The least shocking thing to have happened so far in 2019 - the year having provided stiff competition - must have been the release of Liam Gallagher’s new single ‘Shockwave’. It is not that the crashing guitars and screeching harmonica of the song are bad so much as they are dull - an early indication that Liam’s new album will be as reactionary and archetypal as his last. For Liam it seems that almost nothing has changed: loutish antics, Benson & Hedges cigarettes and self-satisfaction still compose nearly the sum of his character. But a navy-blue parka stuffed with Class C drugs looks increasingly pitiable on a middle-aged man with four children.

Whilst the ‘back to basics’ mentality may work for the junior Gallagher, and apparently provides enough material for a new documentary (As It Was), it certainly doesn’t for his brother Noel. The response to the senior Gallagher’s last album Who Built the Moon? was a tender one, with general appreciation that he had finally produced something beyond the soaring choruses and slogging chord progressions which made his name - and which he can write in his sleep.

‘Nature is dancing/And it makes me sweat’. Nope, not a clue

Well free from the haze of Britpop, Noel seems genuinely content to push his musical envelope, even if only hesitantly and gently. This new EP, the first of three apparently scheduled for this year, proves that what he proudly called ‘cosmic pop’ wasn’t some sort of happy accident, with Gallagher determined to write something different or, to use a word that he has disparaged when applied to music, ‘interesting’.

Black Star Dancing is unfortunately not really either of those things, but no worse for it. Immediately, the opening and title track still contains as its centrepiece a typically bellicose and optimistic chorus cry (‘We can ride on/We can ride all night’) despite now being enmeshed in disco synths and dance beats. This song is then the root of more than half the EP, an alternate mix and an extended ‘Reflex Revision’ forming all of the second side. Though a good tune, it does lose some power when it forms 19 minutes of the entire collection.
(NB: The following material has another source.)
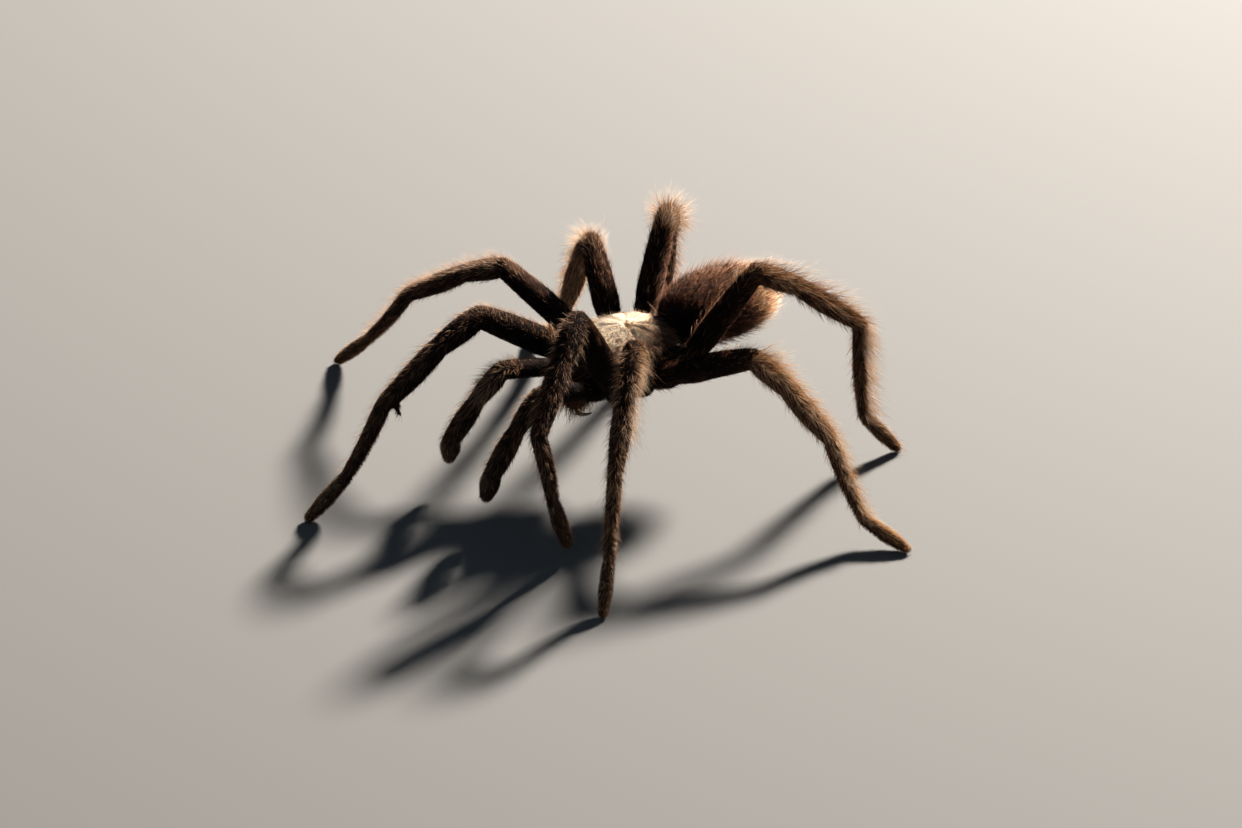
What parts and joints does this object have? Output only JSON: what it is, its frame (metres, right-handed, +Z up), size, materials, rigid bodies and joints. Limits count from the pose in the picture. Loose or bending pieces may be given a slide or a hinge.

The other two tracks, ‘Rattling Rose’ and ‘Sail On’ are similarly ‘cosmic’ realisations of the typical Gallagherian formula, that of coupling themes of escape/ambition/carpe-diem with neat melodies. Now though, this idea is encased in a sound more reminiscent of Reflektor-era Arcade Fire than anything from Definitely Maybe or even his last two solo efforts. ‘Sail On’ is undoubtedly the most interesting of these two, a deceptively poignant shanty akin to the reflective acoustic B-sides from Oasis’ heyday.

Yes, paeans to soaring out of some nameless city are all he has been writing since ‘Rock ‘n’ Roll Star’, but this is a tirelessly affecting message in itself, which he can deliver again and again. And even if it is a derivative idea, surely it is better than the kind of recondite nonsense on ‘Black Star Dancing’: ‘Nature is dancing/And it makes me sweat’. Nope, not a clue.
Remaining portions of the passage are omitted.